Correction to Table 1: I am grateful to H. Katsurada for pointing out that the entry for k=16, r=3 is incorrect, and to Alex Ghitza for pointing out that the entries for (k,r)=(16,3), (16,11) and (20,11) are incorrect, and for checking that all the others are correct. These entries should be 2^20 / 3^7*5^3*7*11*13^2*17, 2^24*839 / 3^12*5^8*7^4*11^2*13^2*17*19*23 and 2^27*304477 / 3^19*5^8*7^4*11^2*13^2*17^2*19*23*29, respectively.
Correction to Section 10: The functional equation of the symmetric cube L-function is due to Shahidi (Compositio Math. 37(1978)), while the entirety of its meromorphic continuation is due to Kim and Shahidi (Ann.
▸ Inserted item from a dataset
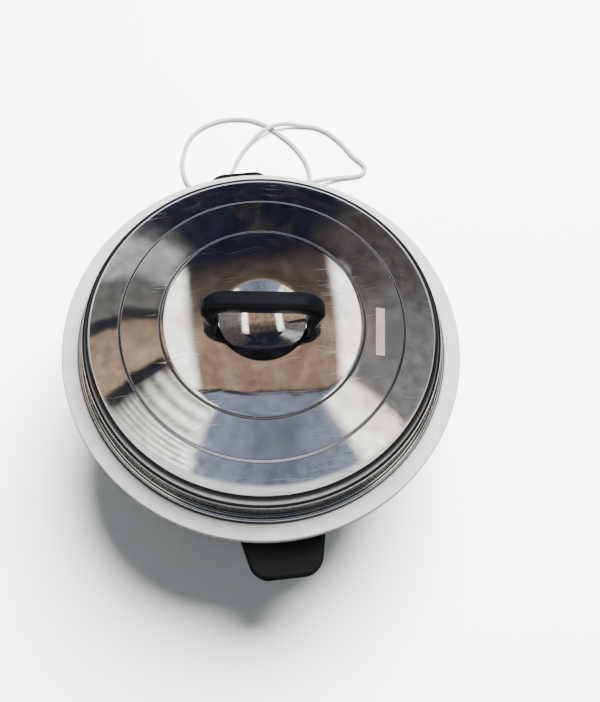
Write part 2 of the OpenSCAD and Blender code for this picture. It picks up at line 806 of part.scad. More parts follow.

Math. 150 (1999)).
Again regarding Section 10, the following Pari programs give some additional numerical evidence for symmetric 4th power L-functions. sym4wt12, sym4wt16, sym4wt20. These read Tim Dokchitser's program ComputeL, which you will therefore need. They give decimal approximations to some ratios of L-values (divided also by a power of pi), which should be rational, with certain primes (like p=691 when k=12) in the numerators. Type "contfrac(%)" to get the continued fraction, truncate it in the obvious place, use"contfracpnqn([...])" to convert it to a rational number, then "factor(%)", and watch the expected primes appear.
Congruences of modular forms and Selmer groups (pdf) . Math. Res. Lett. 8 (2001), 479--494. Published by International Press.
Rather than starting from twists with vanishing L-functions, then appealing to the Birch-Swinnerton-Dyer conjecture to get rational points, one can start from the existence of many twists of rank at least 2, then use Kolyvagin's theorem to get the vanishing of the L-functions. Thus one may obtain an unconditional result in support of the Bloch-Kato conjecture. This was pointed out by McGraw and Ono, see J.L.M.S. 67 (2003), 302--318.
Period ratios of modular forms (dvi) . Math. Ann. 318 (2000), 621--636. Published by Springer-Verlag.Springer Link.
Contains some minor errors and misleading remarks. Sorry.